A made-to-purpose Arts & Crafts brass and glass lantern, c.1900, and a pair of Christopher Dresser candlesticks are offered by Adrian Holt of Levels Antiques, which specialises in Arts & Crafts and Art Nouveau. These objects are popular today, he says, as they “suit modern as well as historic homes”. He also brings a variety of mirrors which, he adds, always sell well: “These work in every room in the house.”
Another way to light up an interior is by picking objects of bright or rich hues.

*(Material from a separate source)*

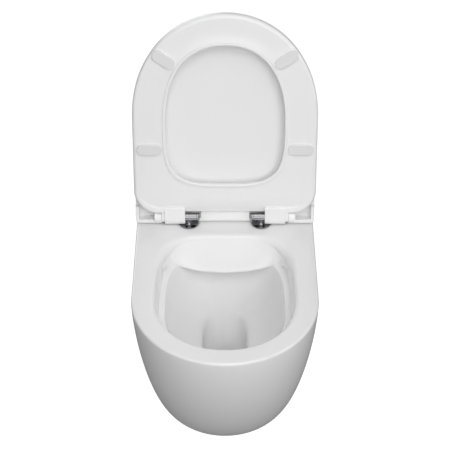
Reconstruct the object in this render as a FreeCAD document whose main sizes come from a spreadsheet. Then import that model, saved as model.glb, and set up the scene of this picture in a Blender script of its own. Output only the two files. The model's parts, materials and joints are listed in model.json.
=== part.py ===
import FreeCAD, Part
import math
import os

import Sketcher
from FreeCAD import Placement, Rotation, Vector

# A wall hung toilet with its seat and lid raised, in millimetres.
# X is across, Z is up and the wall is the plane Y = 0, with the bowl standing out along -Y.
# The origin lies midway between the two fixing holes, on the wall.
# A "reach" is a distance from the wall, and a "depth" is a distance below the deck's top.

SIZES = {
    # the casting's outside
    "bowl_width": 365.0,
    "bowl_projection": 540.0,
    "bowl_height": 345.0,
    "deck_above_fixings": 80.0,
    "nose_ratio": 1.082,  # length of the rounded front for each unit of half width
    "base_width": 213.6,
    "base_projection": 314.2,
    "flank_power": 1.47,
    "flank_roundness": 1.29,
    "keel_power": 1.66,
    "keel_roundness": 1.93,
    "deck_edge_radius": 5.0,
    # the casting's walls
    "casting_wall": 11.0,
    "deck_thickness": 14.0,
    "flange_width": 22.0,
    "flange_depth": 15.0,
    # the bowl's opening
    "opening_width": 276.8,
    "opening_back": 143.8,
    "opening_middle": 338.1,
    "opening_front": 495.1,
    "opening_back_power": 3.7,
    "opening_front_power": 2.11,
    "rim_edge_radius": 6.0,
    # the rimless flushing ledge
    "ledge_depth": 45.0,
    "throat_taper": 8.8,  # how much the opening's wall draws in above the ledge
    "ledge_width": 9.9,
    "ledge_back_width": 5.7,
    # the funnel and the sump below it
    "sump_mouth_depth": 185.0,
    "sump_mouth_width": 90.0,
    "sump_mouth_back": 195.5,
    "sump_mouth_front": 337.0,
    "sump_power": 4.0,
    "sump_back_power": 2.4,
    "funnel_power": 1.5,
    "funnel_roundness": 1.3,
    "funnel_back_power": 1.63,
    "sump_floor_depth": 306.0,
    "sump_floor_width": 50.0,
    "sump_floor_back": 224.0,
    "sump_floor_front": 284.0,
    "sump_slope": 2.2,
    "sump_lap": 12.0,
    "sump_step": 1.5,
    # the flush distributor, a curtain across the back of the bowl
    "curtain_width": 236.0,
    "curtain_lip_reach": 181.5,
    "curtain_lip_depth": 60.0,
    "curtain_end_reach": 175.0,
    "curtain_end_depth": 45.0,
    "curtain_wall": 9.0,
    "curtain_root": 3.0,  # how far the curtain is let into the opening's back edge
    "chamber_width": 208.0,
    "chamber_back": 131.5,
    "chamber_front": 158.0,
    "chamber_top_depth": 17.0,
    # the flush inlet
    "inlet_above_fixings": 35.0,
    "inlet_socket_radius": 27.5,
    "inlet_socket_length": 45.0,
    "inlet_bore_radius": 18.0,
    # the water trap and the outlet
    "outlet_below_fixings": 100.0,
    "trap_bore_radius": 33.0,
    "trap_wall": 9.0,
    "trap_entry_reach": 257.5,
    "trap_entry_depth": 272.0,
    "trap_dip_reach": 195.0,
    "trap_crest_reach": 105.0,
    "trap_crest_depth": 128.0,
    "trap_fall_reach": 43.0,
    "trap_bend_radius": 45.0,
    "spigot_radius": 51.0,
    "spigot_bore_radius": 41.0,
    "spigot_bore_length": 24.0,
    "spigot_length": 34.0,
    "spigot_setback": 1.0,
    # the wall fixing, a bracket on each wall stud with a screw from the flank
    "fixing_spacing": 180.0,
    "wall_stud_hole_radius": 6.5,
    "bracket_width": 40.0,
    "bracket_gauge": 5.0,
    "bracket_length": 80.0,
    "bracket_gap": 3.6,  # between the bracket and the flange round the casting's back
    "bracket_arm_length": 64.0,
    "side_screw_reach": 45.0,
    "side_screw_radius": 4.0,
    "side_screw_head_radius": 6.5,
    "side_screw_head_height": 5.0,
    "side_sleeve_radius": 7.0,
    "side_cap_radius": 10.5,
    "side_cap_height": 2.5,
    "cap_recess_depth": 9.0,
    # the seat's hinge
    "hinge_to_front": 442.5,
    "hinge_above_deck": 17.0,
    "open_angle": 98.0,
    "hinge_stud_spacing": 149.0,
    "hinge_hole_radius": 7.0,
    "hinge_stud_radius": 4.0,
    "hinge_post_radius": 5.0,
    "hinge_stud_length": 42.0,
    "gasket_radius": 23.0,
    "gasket_height": 0.6,
    "rosette_radius": 20.5,
    "rosette_height": 1.0,
    "rosette_boss_radius": 6.6,
    "rosette_boss_height": 4.5,
    "pin_tail": 21.7,  # from the post to the pin's free end
    "pin_collar_length": 5.0,
    "pin_radius": 8.2,
    "pin_neck_radius": 7.7,
    "pin_shoulder": 7.3,  # from the post to where the spindle starts
    "spindle_radius": 4.5,
    "spindle_setback": 1.3,  # of the spindle's end inside the lid's ear
    "plug_bulge_radius": 9.5,
    "plug_length": 40.0,
    "plug_nut_radius": 6.5,
    "plug_nut_height": 6.0,
    # the seat, measured from the hinge axis with the seat closed
    "seat_overhang": 3.0,  # past the casting at each side
    "seat_front_overhang": 1.5,
    "seat_back": 12.0,
    "seat_middle": 226.5,
    "seat_power": 2.05,
    "seat_corner_radius": 50.0,
    "seat_underside": 12.0,  # below the axis
    "seat_top": 9.0,  # above the axis
    "seat_edge_radius": 7.0,
    "seat_ring_width": 65.7,  # from the seat's side in to its opening
    "seat_ring_front_width": 61.8,
    "seat_opening_back": 80.8,
    "seat_opening_middle": 215.0,
    "seat_opening_back_power": 3.7,
    "seat_opening_front_power": 2.3,
    "lip_width": 5.5,
    "lip_height": 3.0,
    "seat_buffer_length": 50.0,
    "seat_buffer_width": 23.0,
    "seat_buffer_edge_radius": 1.2,
    "back_buffer_inset": 30.0,  # from the casting's side to the pad's middle
    "back_buffer_from_axis": 159.0,
    "front_buffer_inset": 62.0,
    "front_buffer_from_front": 91.0,
    "front_buffer_turn": 35.0,
    # the hinge block under the back of the seat
    "block_length": 41.5,
    "block_barrel_radius": 14.5,
    "block_reach": 27.5,
    "block_end_wall": 2.0,
    "block_edge_radius": 2.5,
    "damper_radius": 9.0,
    "lug_width": 6.5,
    "lug_radius": 10.5,
    "lug_root_step": 1.5,  # from the seat's faces in to the lug's root
    # the lid, measured from the hinge axis with the lid closed
    "lid_setback": 1.5,  # inside the seat at each side
    "lid_front_setback": 5.5,
    "lid_inside": 16.0,  # above the axis
    "lid_top": 24.0,
    "lid_skirt_bottom": 11.0,
    "lid_wall": 7.0,
    "lid_edge_radius": 5.0,
    "lid_back": 12.3,  # behind the axis
    "lid_back_skirt_bottom": 6.0,
    "lid_corner_depth": 3.0,  # below the axis, outside the hinges
    "lid_corner_length": 24.0,
    "lid_corner_radius": 6.0,
    "ear_width": 14.1,
    "ear_radius": 11.0,
    "bush_radius": 7.0,
    "lid_buffer_radius": 6.0,
    "lid_buffer_edge_radius": 1.5,
    # fits
    "running_gap": 0.05,  # between a spindle and what turns on it, in radius
    "fixed_gap": 0.05,  # between a fixed piece and its hole, in radius
    "clear_gap": 0.3,  # between neighbours that pass each other
    "end_gap": 0.2,  # between a pin's shoulder and the block that turns beside it
    "resting_gap": 0.2,  # under a buffer before it takes a load
}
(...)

Like Bentley, Hornikunger says that yellow is in vogue right now, though for a different reason. “These tend to follow major contemporary fashion trends,” he says. “Last year it was orange, this year it’s yellow.”
“The items that stand out have to be the most important on the room, so we advise clients to consider whether furniture or lighting is the focus
He adds that colour is particularly important for those wishing to create a specifically Art Deco interior. “Wall colourings were very neutral in that period. Beiges, pale oranges and pale greens were popular. The items that stand out have to be the most important in the room, so we advise clients to consider whether furniture or lighting is the focus.”

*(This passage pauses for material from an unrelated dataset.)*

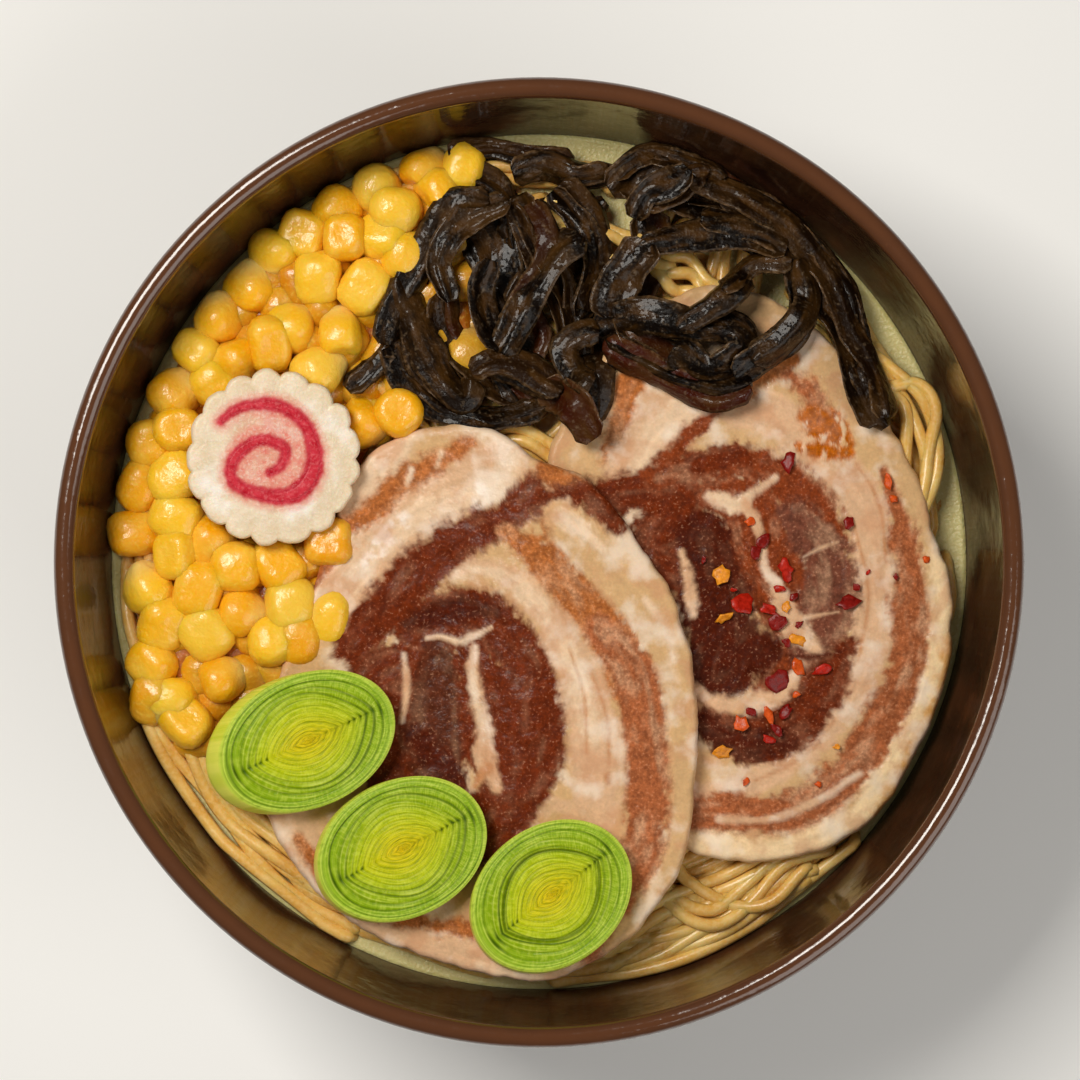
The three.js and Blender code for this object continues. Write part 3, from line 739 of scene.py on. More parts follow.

Other objects of distinctive colour are a bright blue Royal Copenhagen ‘eye’ vase from Lynways Interiors, a specialist in Scandinavian ceramics and glass. A pair of crimson leather chairs and matching sofa, designed by Mogens Hansen and made in 1970s Denmark, are on the stand of Scandinavian by Design.
Elsewhere, Chester’s Farm Antiques brings a large 1887 Wedgwood charger which has a gold border in Auro Basalt design and a vividly coloured central roundel painted in barbotine and depicting a marine scene. Barbotine, a coloured clay slip, was used for moulding and decorating pottery.
“There was a lot of experimentation with this technique,” says the dealership’s Tom Parry. “You can lay it on quite thick and see what colour will result. It became popular with actual painters.” The scene on this charger was completed by Samuel Bateman (b.1849), and the size and combination of the two techniques make it an unusual piece.
Many dealers use the NEC fair as a chance to showcase their stand-out stock. Deco Dave says he spends the months between each edition of the fair building up a completely fresh collection of objects for each staging.
Although plenty of top-quality collectors’ items are on offer, fine items to suit all budgets are also available, including a range at the stand of Chester’s Farms, with some original prints by Christopher Dresser for £35 each.
Special loan exhibition - Irons
An exhibition of more than 300 irons from the early 19th to the early 20th century is included at Antiques for Everyone where they will form the event’s regular loan show. Pressing Matters is staged by members of the British Iron Collectors (BIC) and includes examples of various heating methods.
“We will be showing the development of irons with a selection from around the world,” says BIC representative Penny Savill, who added that it was for “collectors and anyone with an interest in domestic history”.